— Begin —
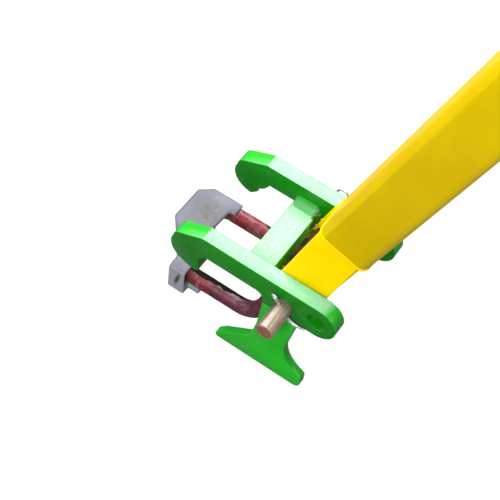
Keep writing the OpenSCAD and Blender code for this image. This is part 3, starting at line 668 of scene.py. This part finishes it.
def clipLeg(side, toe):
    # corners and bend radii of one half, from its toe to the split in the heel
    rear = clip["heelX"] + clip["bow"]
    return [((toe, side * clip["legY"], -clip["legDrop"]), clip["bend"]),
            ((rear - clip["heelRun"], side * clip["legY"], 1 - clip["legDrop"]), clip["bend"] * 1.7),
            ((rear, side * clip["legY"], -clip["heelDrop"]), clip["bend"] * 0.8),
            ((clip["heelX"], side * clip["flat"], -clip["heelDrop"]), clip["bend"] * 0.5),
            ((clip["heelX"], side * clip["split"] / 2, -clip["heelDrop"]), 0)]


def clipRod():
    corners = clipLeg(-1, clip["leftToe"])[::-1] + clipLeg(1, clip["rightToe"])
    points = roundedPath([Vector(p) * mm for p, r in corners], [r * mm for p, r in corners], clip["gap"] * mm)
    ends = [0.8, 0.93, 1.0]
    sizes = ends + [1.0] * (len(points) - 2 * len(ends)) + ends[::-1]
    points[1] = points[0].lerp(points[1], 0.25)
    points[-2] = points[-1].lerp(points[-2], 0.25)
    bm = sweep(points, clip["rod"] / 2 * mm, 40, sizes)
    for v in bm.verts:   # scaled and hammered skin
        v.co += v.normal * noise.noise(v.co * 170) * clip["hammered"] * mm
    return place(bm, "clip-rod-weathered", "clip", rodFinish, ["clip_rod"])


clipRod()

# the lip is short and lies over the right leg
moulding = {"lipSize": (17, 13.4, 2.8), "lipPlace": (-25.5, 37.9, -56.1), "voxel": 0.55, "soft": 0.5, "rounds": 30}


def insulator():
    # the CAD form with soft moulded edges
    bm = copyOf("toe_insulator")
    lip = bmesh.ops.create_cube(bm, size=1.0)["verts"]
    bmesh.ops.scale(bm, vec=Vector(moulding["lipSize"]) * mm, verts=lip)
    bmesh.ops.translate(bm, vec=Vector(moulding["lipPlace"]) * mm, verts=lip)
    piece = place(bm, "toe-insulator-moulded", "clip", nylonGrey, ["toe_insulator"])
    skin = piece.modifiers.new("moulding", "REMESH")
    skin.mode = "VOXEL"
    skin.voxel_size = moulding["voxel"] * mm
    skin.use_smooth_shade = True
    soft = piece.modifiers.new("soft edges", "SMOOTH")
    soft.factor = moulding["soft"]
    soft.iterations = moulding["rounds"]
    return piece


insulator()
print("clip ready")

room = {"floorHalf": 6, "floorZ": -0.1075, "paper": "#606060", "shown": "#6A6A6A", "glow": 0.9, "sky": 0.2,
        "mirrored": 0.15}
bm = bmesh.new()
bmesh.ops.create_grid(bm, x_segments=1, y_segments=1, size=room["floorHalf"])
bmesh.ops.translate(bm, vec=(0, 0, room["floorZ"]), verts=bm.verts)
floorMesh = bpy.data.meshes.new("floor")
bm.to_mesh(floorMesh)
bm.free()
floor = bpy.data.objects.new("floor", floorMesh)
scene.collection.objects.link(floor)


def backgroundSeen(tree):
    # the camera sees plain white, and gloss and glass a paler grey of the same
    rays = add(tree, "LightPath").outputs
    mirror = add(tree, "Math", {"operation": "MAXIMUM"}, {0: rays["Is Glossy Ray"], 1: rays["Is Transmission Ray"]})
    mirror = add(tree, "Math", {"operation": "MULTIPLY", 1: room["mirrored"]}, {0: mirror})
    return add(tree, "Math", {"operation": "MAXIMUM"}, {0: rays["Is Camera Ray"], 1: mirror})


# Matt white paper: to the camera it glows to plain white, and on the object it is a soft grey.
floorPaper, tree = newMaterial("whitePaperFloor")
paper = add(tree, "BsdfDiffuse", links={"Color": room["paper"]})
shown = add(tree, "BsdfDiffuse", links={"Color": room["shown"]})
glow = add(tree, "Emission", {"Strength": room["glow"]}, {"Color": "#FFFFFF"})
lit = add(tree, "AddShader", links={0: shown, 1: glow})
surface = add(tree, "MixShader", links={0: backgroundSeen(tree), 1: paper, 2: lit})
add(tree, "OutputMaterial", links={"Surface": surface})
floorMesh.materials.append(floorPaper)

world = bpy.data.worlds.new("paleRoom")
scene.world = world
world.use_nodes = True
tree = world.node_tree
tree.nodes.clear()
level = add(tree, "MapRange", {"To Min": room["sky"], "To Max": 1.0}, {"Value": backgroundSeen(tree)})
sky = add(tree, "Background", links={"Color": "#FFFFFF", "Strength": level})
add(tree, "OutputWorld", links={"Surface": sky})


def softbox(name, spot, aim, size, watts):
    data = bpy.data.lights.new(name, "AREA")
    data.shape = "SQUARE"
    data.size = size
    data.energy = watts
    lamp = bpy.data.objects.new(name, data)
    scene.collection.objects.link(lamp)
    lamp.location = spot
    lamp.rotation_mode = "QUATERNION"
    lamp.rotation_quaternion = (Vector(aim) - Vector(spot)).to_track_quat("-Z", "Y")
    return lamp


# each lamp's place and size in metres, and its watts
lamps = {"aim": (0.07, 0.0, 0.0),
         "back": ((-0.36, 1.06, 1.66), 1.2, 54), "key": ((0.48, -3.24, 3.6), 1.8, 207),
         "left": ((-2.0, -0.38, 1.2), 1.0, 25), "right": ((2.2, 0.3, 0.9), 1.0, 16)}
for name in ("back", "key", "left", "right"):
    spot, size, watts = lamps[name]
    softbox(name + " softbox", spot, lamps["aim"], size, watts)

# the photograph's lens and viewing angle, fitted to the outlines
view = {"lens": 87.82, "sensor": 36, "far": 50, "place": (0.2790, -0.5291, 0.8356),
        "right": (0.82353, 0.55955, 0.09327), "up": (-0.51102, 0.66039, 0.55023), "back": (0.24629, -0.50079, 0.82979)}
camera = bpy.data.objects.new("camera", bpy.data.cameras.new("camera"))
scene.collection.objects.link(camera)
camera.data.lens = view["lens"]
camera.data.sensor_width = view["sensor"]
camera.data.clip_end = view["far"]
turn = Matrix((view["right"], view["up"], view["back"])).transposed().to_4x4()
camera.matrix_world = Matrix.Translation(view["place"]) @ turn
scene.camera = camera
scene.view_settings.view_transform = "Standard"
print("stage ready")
— End —
Recite the full listing above exactly.

◆ Result of this task
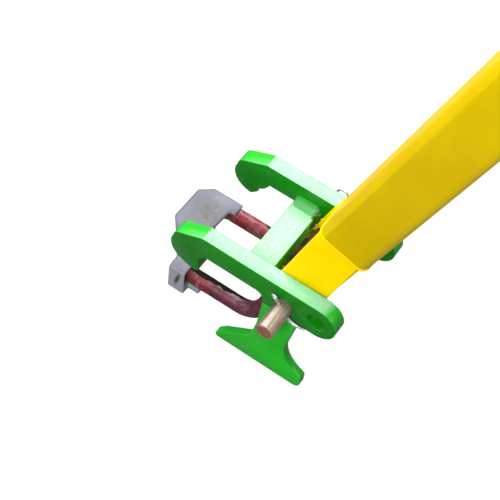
Keep writing the OpenSCAD and Blender code for this image. This is part 3, starting at line 668 of scene.py. This part finishes it.
def clipLeg(side, toe):
    # corners and bend radii of one half, from its toe to the split in the heel
    rear = clip["heelX"] + clip["bow"]
    return [((toe, side * clip["legY"], -clip["legDrop"]), clip["bend"]),
            ((rear - clip["heelRun"], side * clip["legY"], 1 - clip["legDrop"]), clip["bend"] * 1.7),
            ((rear, side * clip["legY"], -clip["heelDrop"]), clip["bend"] * 0.8),
            ((clip["heelX"], side * clip["flat"], -clip["heelDrop"]), clip["bend"] * 0.5),
            ((clip["heelX"], side * clip["split"] / 2, -clip["heelDrop"]), 0)]


def clipRod():
    corners = clipLeg(-1, clip["leftToe"])[::-1] + clipLeg(1, clip["rightToe"])
    points = roundedPath([Vector(p) * mm for p, r in corners], [r * mm for p, r in corners], clip["gap"] * mm)
    ends = [0.8, 0.93, 1.0]
    sizes = ends + [1.0] * (len(points) - 2 * len(ends)) + ends[::-1]
    points[1] = points[0].lerp(points[1], 0.25)
    points[-2] = points[-1].lerp(points[-2], 0.25)
    bm = sweep(points, clip["rod"] / 2 * mm, 40, sizes)
    for v in bm.verts:   # scaled and hammered skin
        v.co += v.normal * noise.noise(v.co * 170) * clip["hammered"] * mm
    return place(bm, "clip-rod-weathered", "clip", rodFinish, ["clip_rod"])


clipRod()

# the lip is short and lies over the right leg
moulding = {"lipSize": (17, 13.4, 2.8), "lipPlace": (-25.5, 37.9, -56.1), "voxel": 0.55, "soft": 0.5, "rounds": 30}


def insulator():
    # the CAD form with soft moulded edges
    bm = copyOf("toe_insulator")
    lip = bmesh.ops.create_cube(bm, size=1.0)["verts"]
    bmesh.ops.scale(bm, vec=Vector(moulding["lipSize"]) * mm, verts=lip)
    bmesh.ops.translate(bm, vec=Vector(moulding["lipPlace"]) * mm, verts=lip)
    piece = place(bm, "toe-insulator-moulded", "clip", nylonGrey, ["toe_insulator"])
    skin = piece.modifiers.new("moulding", "REMESH")
    skin.mode = "VOXEL"
    skin.voxel_size = moulding["voxel"] * mm
    skin.use_smooth_shade = True
    soft = piece.modifiers.new("soft edges", "SMOOTH")
    soft.factor = moulding["soft"]
    soft.iterations = moulding["rounds"]
    return piece


insulator()
print("clip ready")

room = {"floorHalf": 6, "floorZ": -0.1075, "paper": "#606060", "shown": "#6A6A6A", "glow": 0.9, "sky": 0.2,
        "mirrored": 0.15}
bm = bmesh.new()
bmesh.ops.create_grid(bm, x_segments=1, y_segments=1, size=room["floorHalf"])
bmesh.ops.translate(bm, vec=(0, 0, room["floorZ"]), verts=bm.verts)
floorMesh = bpy.data.meshes.new("floor")
bm.to_mesh(floorMesh)
bm.free()
floor = bpy.data.objects.new("floor", floorMesh)
scene.collection.objects.link(floor)


def backgroundSeen(tree):
    # the camera sees plain white, and gloss and glass a paler grey of the same
    rays = add(tree, "LightPath").outputs
    mirror = add(tree, "Math", {"operation": "MAXIMUM"}, {0: rays["Is Glossy Ray"], 1: rays["Is Transmission Ray"]})
    mirror = add(tree, "Math", {"operation": "MULTIPLY", 1: room["mirrored"]}, {0: mirror})
    return add(tree, "Math", {"operation": "MAXIMUM"}, {0: rays["Is Camera Ray"], 1: mirror})


# Matt white paper: to the camera it glows to plain white, and on the object it is a soft grey.
floorPaper, tree = newMaterial("whitePaperFloor")
paper = add(tree, "BsdfDiffuse", links={"Color": room["paper"]})
shown = add(tree, "BsdfDiffuse", links={"Color": room["shown"]})
glow = add(tree, "Emission", {"Strength": room["glow"]}, {"Color": "#FFFFFF"})
lit = add(tree, "AddShader", links={0: shown, 1: glow})
surface = add(tree, "MixShader", links={0: backgroundSeen(tree), 1: paper, 2: lit})
add(tree, "OutputMaterial", links={"Surface": surface})
floorMesh.materials.append(floorPaper)

world = bpy.data.worlds.new("paleRoom")
scene.world = world
world.use_nodes = True
tree = world.node_tree
tree.nodes.clear()
level = add(tree, "MapRange", {"To Min": room["sky"], "To Max": 1.0}, {"Value": backgroundSeen(tree)})
sky = add(tree, "Background", links={"Color": "#FFFFFF", "Strength": level})
add(tree, "OutputWorld", links={"Surface": sky})


def softbox(name, spot, aim, size, watts):
    data = bpy.data.lights.new(name, "AREA")
    data.shape = "SQUARE"
    data.size = size
    data.energy = watts
    lamp = bpy.data.objects.new(name, data)
    scene.collection.objects.link(lamp)
    lamp.location = spot
    lamp.rotation_mode = "QUATERNION"
    lamp.rotation_quaternion = (Vector(aim) - Vector(spot)).to_track_quat("-Z", "Y")
    return lamp


# each lamp's place and size in metres, and its watts
lamps = {"aim": (0.07, 0.0, 0.0),
         "back": ((-0.36, 1.06, 1.66), 1.2, 54), "key": ((0.48, -3.24, 3.6), 1.8, 207),
         "left": ((-2.0, -0.38, 1.2), 1.0, 25), "right": ((2.2, 0.3, 0.9), 1.0, 16)}
for name in ("back", "key", "left", "right"):
    spot, size, watts = lamps[name]
    softbox(name + " softbox", spot, lamps["aim"], size, watts)

# the photograph's lens and viewing angle, fitted to the outlines
view = {"lens": 87.82, "sensor": 36, "far": 50, "place": (0.2790, -0.5291, 0.8356),
        "right": (0.82353, 0.55955, 0.09327), "up": (-0.51102, 0.66039, 0.55023), "back": (0.24629, -0.50079, 0.82979)}
camera = bpy.data.objects.new("camera", bpy.data.cameras.new("camera"))
scene.collection.objects.link(camera)
camera.data.lens = view["lens"]
camera.data.sensor_width = view["sensor"]
camera.data.clip_end = view["far"]
turn = Matrix((view["right"], view["up"], view["back"])).transposed().to_4x4()
camera.matrix_world = Matrix.Translation(view["place"]) @ turn
scene.camera = camera
scene.view_settings.view_transform = "Standard"
print("stage ready")